Butt is eager to prove he can be the guy, and if he stays healthy — there is no doubt in my mind he will become a quality tight end and be the difference maker on offense the team has been searching for over the past several seasons.

The Good

Butt has the physical size and presence that NFL teams look for at the position and boasts an enormous catch radius that makes him a big threat in the red zone. He was a first down machine at Michigan and over fifty percent of his career catch total were for first downs — proving he was a safety valve and trusted target to move the chains when called upon. When evaluating his tape, Butt was lethal on short and underneath routes and gained a lot of yards after initial contact.

He also succeeded tremendously on post and corner routes that allowed him to use his size to his advantage — smaller defensive backs didn’t have a chance at stopping him on those plays. During his collegiate career, he was a two-time All-American and Big Ten selection, as well as the recipient of a handful of awards related to tight ends. He was beloved by his coaches and fellow players and was a leader for the Wolverines on and off the field.

The Bad

The largest concern regarding Butt is his durability and long-term ability to contribute after having suffering two ACL tears prior to playing a legitimate down in the National Football League. If he stays healthy, there is no question that he has all the talent to be a good tight end in this league. His collegiate tape with the Wolverines was incredible, but one area of improvement for him would be run blocking — but that’s a critique that basically every tight end prospect has thrown their way. It’s not a matter of effort with Butt in that regard, but a question of experience, as he wasn’t asked to do that often with the Wolverines.


“Emotionally, the hardest part was that I’m so used to being a part of a team and being out there practicing. It hurt a little bit when everyone was out practicing, but I was going to the weight room to lift. It hurts when everyone’s watching themselves on film and I’m watching back from afar. I think that the emotional aspect is really the hardest part, but it made me find a new appreciation for this game.” — Butt speaking about having to sit out all of last season during the Broncos’ rookie orientation

2018 Status

It’s really not a question of if Butt will make the team, it will just be how much of an impact he will make in his second season.

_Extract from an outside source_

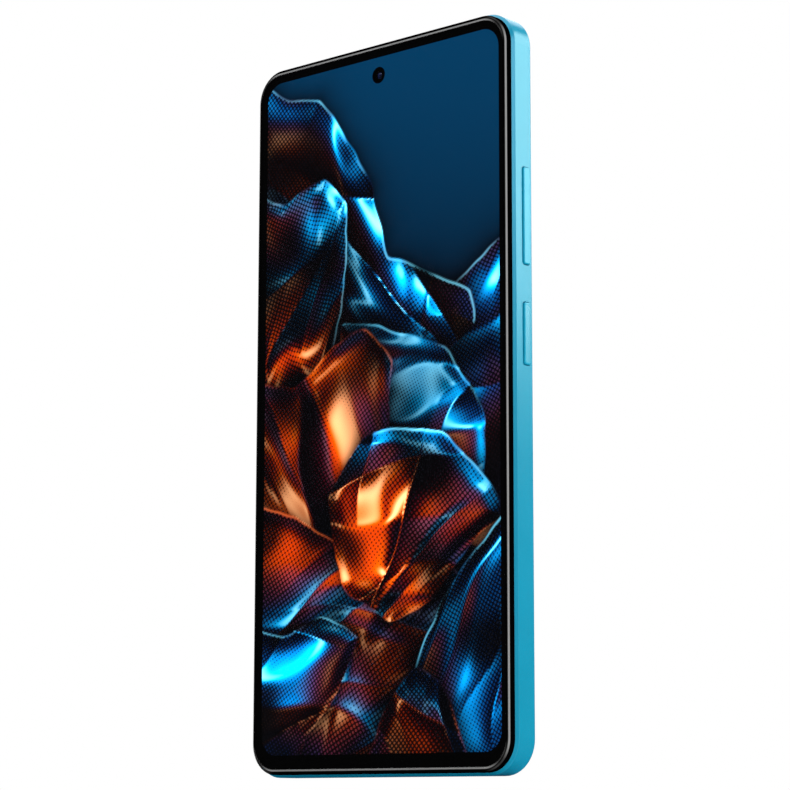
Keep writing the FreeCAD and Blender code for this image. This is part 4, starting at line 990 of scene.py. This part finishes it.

One of the most intriguing training camp battles will certainly be at the tight end position, where Butt will be fighting for the top spot against two former Big Ten rivals in third-year pro Jeff Heuerman and rookie Troy Fumagalli from Wisconsin. Regardless of if he earns the top spot or not, I do expect Butt to play an important role for the Broncos’ offense in 2018 and provide a much needed boost on moving the chains and scoring points in the red zone.